Your goal:
Repeat every line below exactly as it reads.
########
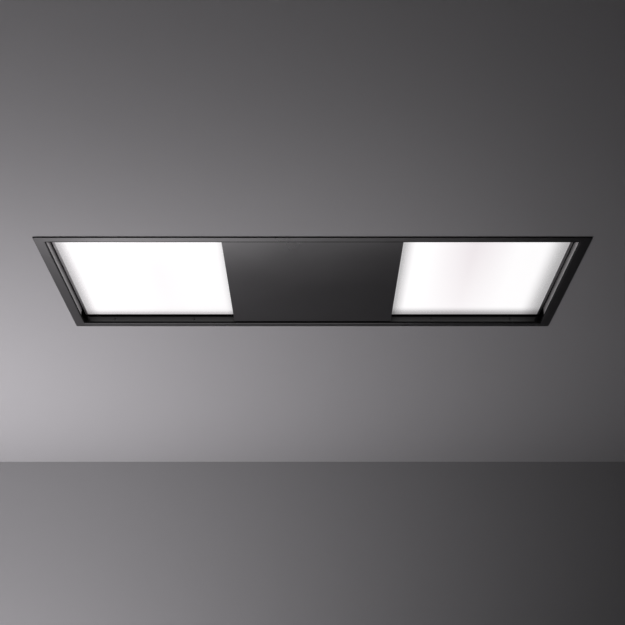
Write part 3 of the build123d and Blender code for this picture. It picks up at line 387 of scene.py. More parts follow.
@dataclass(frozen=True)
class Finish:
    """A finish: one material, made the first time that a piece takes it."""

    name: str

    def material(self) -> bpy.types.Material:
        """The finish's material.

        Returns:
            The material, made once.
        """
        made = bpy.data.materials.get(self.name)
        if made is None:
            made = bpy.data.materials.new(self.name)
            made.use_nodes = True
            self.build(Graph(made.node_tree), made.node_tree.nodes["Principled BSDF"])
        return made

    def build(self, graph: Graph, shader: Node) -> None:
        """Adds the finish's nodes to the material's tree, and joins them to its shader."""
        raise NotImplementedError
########
Response to this task:
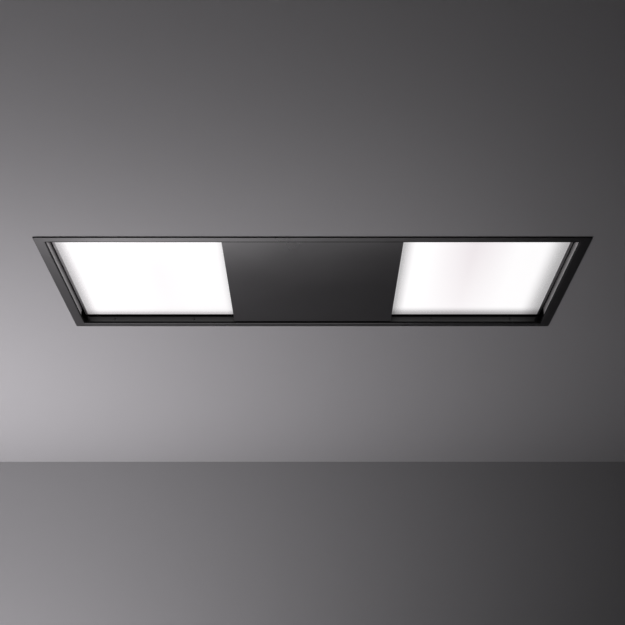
Write part 3 of the build123d and Blender code for this picture. It picks up at line 387 of scene.py. More parts follow.
@dataclass(frozen=True)
class Finish:
    """A finish: one material, made the first time that a piece takes it."""

    name: str

    def material(self) -> bpy.types.Material:
        """The finish's material.

        Returns:
            The material, made once.
        """
        made = bpy.data.materials.get(self.name)
        if made is None:
            made = bpy.data.materials.new(self.name)
            made.use_nodes = True
            self.build(Graph(made.node_tree), made.node_tree.nodes["Principled BSDF"])
        return made

    def build(self, graph: Graph, shader: Node) -> None:
        """Adds the finish's nodes to the material's tree, and joins them to its shader."""
        raise NotImplementedError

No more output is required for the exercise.